Sorte dupla e um tango

“- Oi, moça, você é daqui?

– Sim…

– Sabe dizer se andando por essa praia chega àquela outra?

– Sim, chega sim. É como se fosse uma só.”

E assim começou a minha caminhada pela praia hoje. A menina que me fez a pergunta estava acompanhada do irmão e da mãe que segurava ansiosa uma câmera fotográfica. Ela me fez a pergunta com alegres olhos arregalados. Todos pareciam surpresos e inebriados com a resposta.

Eu arregalei os olhos quando respondi que era daqui. Poderia responder que não sou daqui, mas também não sou de lá, não sou de lugar nenhum, mas vivo feliz demais aqui e lá, acolá também, e nesse meio tempo passo por ali… a resposta soaria insana demais, eu sei.

Foi mais um daqueles dias sublimes. Não adiantaria eu descrever cada mínimo detalhe, vocês não entenderiam. As coisas que surgiram, as que seguem em construção, as conquistas que dependem de alguns cálculos aqui e ali para dentro em pouco me deixarem com aquele sorriso mais enigmático e satisfeito. Fato é que ninguém entenderia. Eu entendo, isso nos basta, não é mesmo?

Durante o dia, enquanto esboçava minha criatividade culinária alimentada por desejos especiais, lembrei de uma história do ano passado que acho que não contei aqui (ou apenas citei superficialmente). Tenho muitas histórias e impressões de tudo o que vi e vivi ano passado que penso em publicar aos poucos por aqui. Ainda são muito presentes, deixarei que virem memórias.
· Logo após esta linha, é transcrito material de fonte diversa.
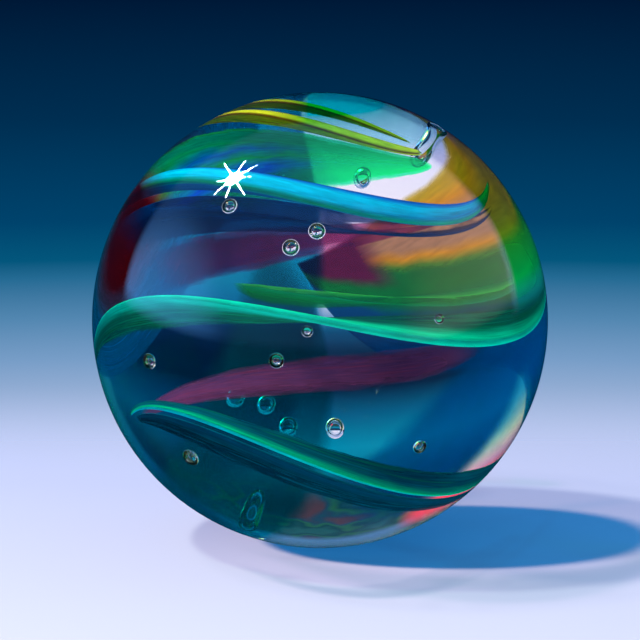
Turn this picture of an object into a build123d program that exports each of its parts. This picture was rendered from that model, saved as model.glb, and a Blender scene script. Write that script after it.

Numa tenda na praça ali do Centro Cívico, em Curitiba, tinha a praça de alimentação da Virada Cultural, mais voltada à comida oriental. Claro que meu desejo por rolinho primavera e yakissoba dominaram. Mas, enquanto comia, vi um rapaz andando com uma cesta cheia de biscoitos da sorte. Catei umas moedas e disse que iria lá comprar uma sorte dupla, pois queria dois pra mim. Sei lá, eu tenho um dom pra sorte. Aí comprei três. Voltei, dei um pra minha mãe e coloquei os dois na minha frente. Todos me olham. Minha mãe agradece e minha irmã faz cara feia. Pois é, eram dois pra mim e um pra minha mãe. Eu disse que queria sorte dupla. Mas, sou uma boa irmã, sabe… fiz que era brincadeira e dei um pra ela.

Nem lembro o que saiu nos delas… mas eis que quebro o meu e… dois bilhetinhos da sorte dentro de um biscoito! Minha fama de “bocuda” (no sentido de dizer coisas que acabam acontecendo) já é grande. Era só mais um exemplo. Quando li os dois bilhetinhos senti, num breve momento, que a sorte anda ao meu lado. Como andou 2012 todo.
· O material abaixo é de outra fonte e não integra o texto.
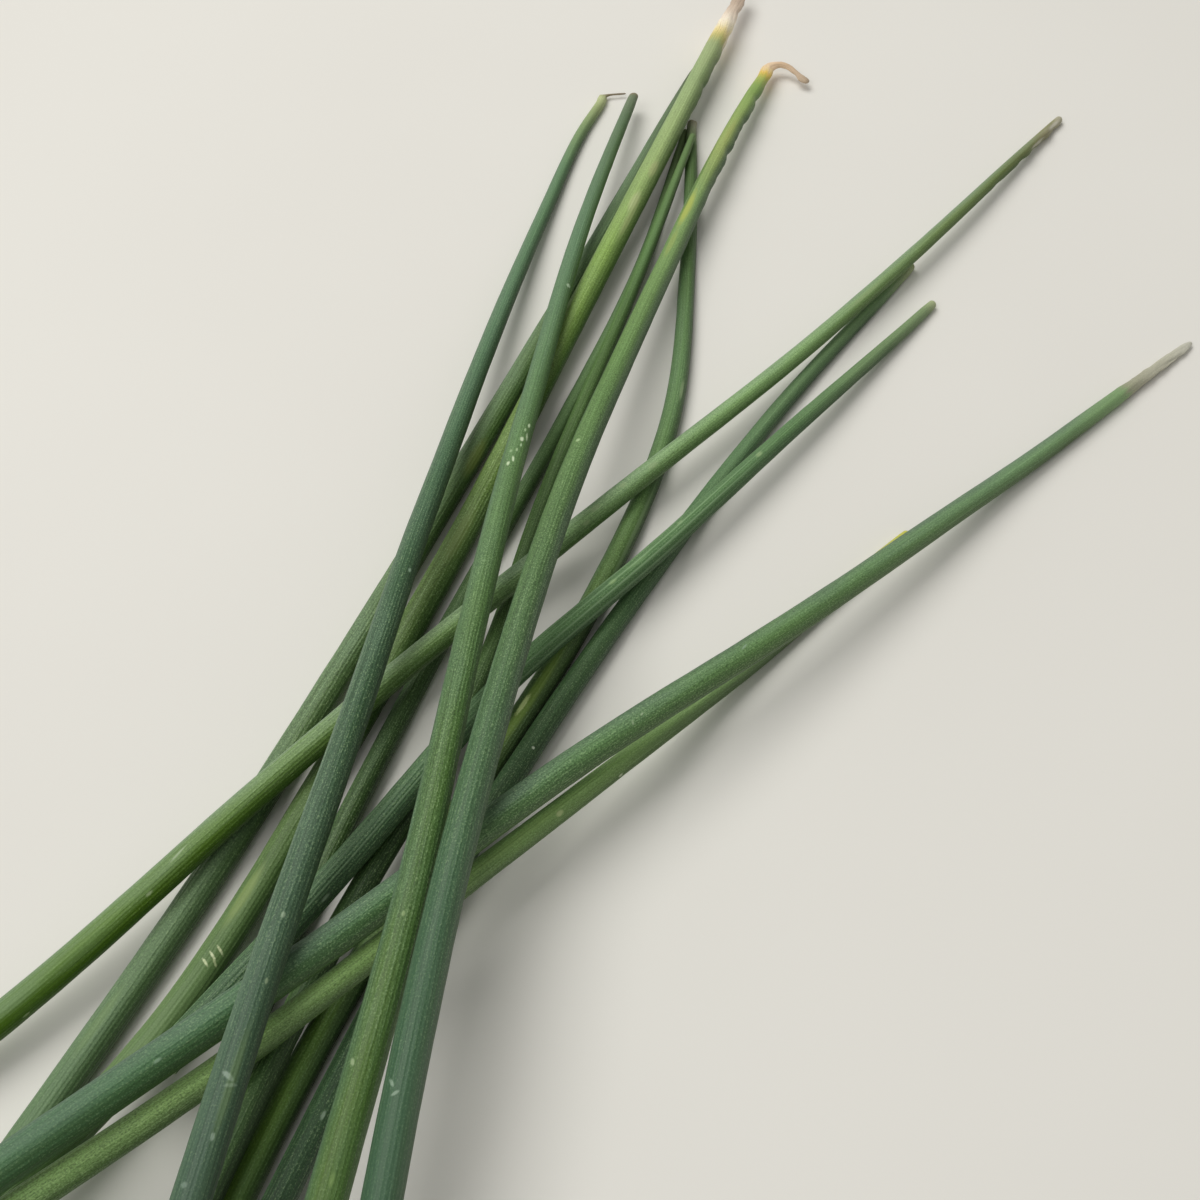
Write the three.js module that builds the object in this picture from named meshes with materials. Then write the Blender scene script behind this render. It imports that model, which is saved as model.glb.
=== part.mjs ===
// A loose bunch of thirteen cut chive leaves lying in a heap, in millimetres, +Z up.
// Each leaf is one hollow tapering tube: cut flat and open at its lower end (towards -Y), closed
// and withered at its tip (towards +Y). The leaves are laid down one after another, the lowest
// first, so each one lies on the surface or bends up over the leaves already under it.
// The origin is under the middle of the bunch, on the surface.

import * as THREE from "three";

const SIDES = 10; // flats round the outside of a leaf
const BORE_SIDES = 6; // flats round the hollow inside
const RINGS = 26; // sections along a leaf
const TIP_CROWDING = 1.35; // above 1, the sections stand closer together towards the tip
const WALL = 0.65; // thickness of the leaf's wall
const BORE_START = 2.3; // the hollow begins where the leaf is this thick
const CLEARANCE = 0.6; // air left between a leaf and the one that it lies on
const BEND_RADIUS = 400; // how tightly a leaf sags from what holds it up
const LAY_STEP = 3; // spacing of the points at which a leaf is laid down
const EASE = 3; // points on each side that a leaf's stiffness evens out
const WITHERED = 0.6; // how far a dry tip swells towards the thickness of the green blade
const PRESSED = 0.15; // a leaf's underside this near the surface is pressed flat on it
const MIDDLE = [-7, -8.3]; // the bunch's middle, in the plan in which the leaves' ways are given

// Lowest leaf first. way runs in plan from the cut end to the tip. base, neck and tip are outer
// diameters: at the cut, where the green blade ends, and at the very tip. dry is the length of
// the withered tip, and taper is 1 for an even taper and less for one that comes near the tip.
const LEAVES = [
  {
    name: "leaf_olive_long", colour: "#6f8a50", base: 4.2, neck: 0.9, tip: 0.9, dry: 0, taper: 0.22,
    way: [[-83.5, -126.5], [-65, -88.5], [-46.5, -49.5], [-30, -10.5], [-14, 29.5], [1.5, 69],
      [16.5, 109]],
  },
  {
    name: "leaf_slim_short", colour: "#5f8657", base: 3.3, neck: 1, tip: 1, dry: 0, taper: 0.7,
    way: [[-41.5, -74.5], [-30.5, -40.5], [-18.5, -7.5], [-5.5, 26], [6, 59.5], [14, 93.5]],
  },
  {
    name: "leaf_steep", colour: "#688f4f", base: 4.1, neck: 1.4, tip: 1, dry: 2, taper: 0.5,
    way: [[-52, -134.5], [-42.5, -101.5], [-30.5, -69], [-15.5, -38], [-0.5, -6.5], [10, 26],
      [13.5, 60.5], [15, 95]],
  },
  {
    name: "leaf_slim_hidden", colour: "#4f7148", base: 3.8, neck: 0.9, tip: 0.9, dry: 0, taper: 0.6,
    way: [[-55, -138], [-44, -100], [-31.5, -62.5], [-17, -25.5], [-7, 13], [4.5, 51], [15, 89]],
  },
  {
    name: "leaf_dark", colour: "#567a5c", base: 3.8, neck: 1, tip: 1, dry: 0, taper: 0.4,
    way: [[-51.5, -140.5], [-38.5, -105], [-26, -69.5], [-10.5, -36], [7, -2.5], [26.5, 30],
      [48, 60.5]],
  },
  {
    name: "leaf_white_tip", colour: "#7d9a55", base: 4.2, neck: 2.4, tip: 0.9, dry: 11, taper: 0.3,
    way: [[-80, -114], [-52.5, -79], [-35, -38], [-19, 3.5], [-4, 45], [11, 87.5], [25, 129]],
  },
  {
    name: "leaf_lime_diagonal", colour: "#86a84c", base: 4.1, neck: 1.1, tip: 1.1, dry: 0, taper: 0.62,
    way: [[-101, -100.5], [-67.5, -71.5], [-38.5, -38], [-9.5, -4.5], [20.5, 28], [49, 61.5],
      [75.5, 96.5]],
  },
  {
    name: "leaf_ribbed", colour: "#6b9070", base: 3.8, neck: 1.1, tip: 1.1, dry: 0, taper: 0.5,
    way: [[-48.5, -79.5], [-30, -52.5], [-12, -25], [9.5, 0.5], [30, 26], [50.5, 52]],
  },
  {
    name: "leaf_yellow_green", colour: "#8fb061", base: 4, neck: 0.9, tip: 0.9, dry: 0, taper: 0.45,
    way: [[-99.5, -130], [-69, -104.5], [-39.5, -79], [-11.5, -51.5], [15.5, -23], [42.5, 5.5]],
  },
  {
    name: "leaf_broad_diagonal", colour: "#7ba077", base: 4.7, neck: 1.8, tip: 0.7, dry: 15, taper: 0.5,
    way: [[-96.5, -125.5], [-65, -98], [-34, -70], [-4, -41.5], [27.5, -14], [57.5, 15],
      [88, 43.5]],
  },
  {
    name: "leaf_grey_left", colour: "#7c9f84", base: 4.6, neck: 1.4, tip: 0.7, dry: 4.2, taper: 0.7,
    way: [[-50.5, -144], [-43.5, -108.5], [-36.5, -72.5], [-29.5, -37], [-23.5, -1], [-17, 35],
      [-9, 70.5], [-3.5, 91], [0, 100], [0.8, 102.2], [4.3, 103]],
  },
  {
    name: "leaf_mid_green", colour: "#7aa56b", base: 4.9, neck: 1.5, tip: 1.5, dry: 0, taper: 0.7,
    way: [[-38, -145], [-29.5, -104.5], [-21.5, -64], [-16, -22.5], [-10.5, 18.5], [-3.5, 59],
      [5.5, 99.5]],
  },
  {
    name: "leaf_hooked_tip", colour: "#82ab72", base: 4.6, neck: 1.8, tip: 0.9, dry: 10.5, taper: 0.5,
    way: [[-26.5, -143], [-23, -106], [-18, -69], [-11.5, -32], [-4, 4], [5.5, 40.5], [16.5, 76],
      [25, 99.5], [27, 104.5], [28.2, 108], [30.6, 109], [34.6, 105]],
  },
];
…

Por isso, hoje enquanto cozinhava lembrei das duas frases e aquele sorriso ficou dançando nos lábios… me deliciando com as certezas mais inexistentes do mundo.

“O bom caráter é consequência natural do pensamento profundo” e “Você terá uma capacidade refinada para desfrutar a vida”. Eu ria, ao ler as duas, e quando li em voz alta ainda complementei que eram feitas para mim, minha sorte dupla.

Quando eu tenho esses momentos que não posso descrevê-los, quando as coisas acontecem e eu sei o que elas significam, quando aproveito as horas do dia como fiz hoje, eu lembro da tal capacidade refinada… conheço bem poucas pessoas que podem, talvez, entender e praticar isso. E o bom caráter me parece tão óbvia, pensar, pensar, pensar… com bom caráter nós alcançamos a capacidade refinada. As duas vieram juntas porque não podem, em mim, viver separadas. Ninguém entenderá. Me julgam, me condenam, fazem cara feia, tentam mudar quem eu sou… tudo em vão. Como diz a canção, carrego em mim um “sentimiento de vida llena”. É difícil, praticamente impossível, dividir, compartilhar, expor isso a alguém. Meu mundo, minha vida, meu olhar sobre as coisas. Confesso que é divertido ver as reações, desesperos e caras horrorizadas (além de algum desprezo, inveja – mas não quero falar de coisas ruins!) quando tomam parte ou tentam conhecer este mundinho aqui.

E ninguém viu a coroa lilás-rósea que o mar e as ilhas ganharam hoje no final de tarde. Nem ouviu aquelas canções deliciosas e tão, mas tão, marcantes enquanto pisava forte na areia fofa e chutava as espumas brancas das ondas olhando para um céu com uma estrela mais brilhante que todas e aviões que o cruzavam vagarosos. Ninguém além de mim.

Que venha a madrugada, o incenso de rosas vermelhas, o vinho, as boas palavras… e quem sabe algum tango.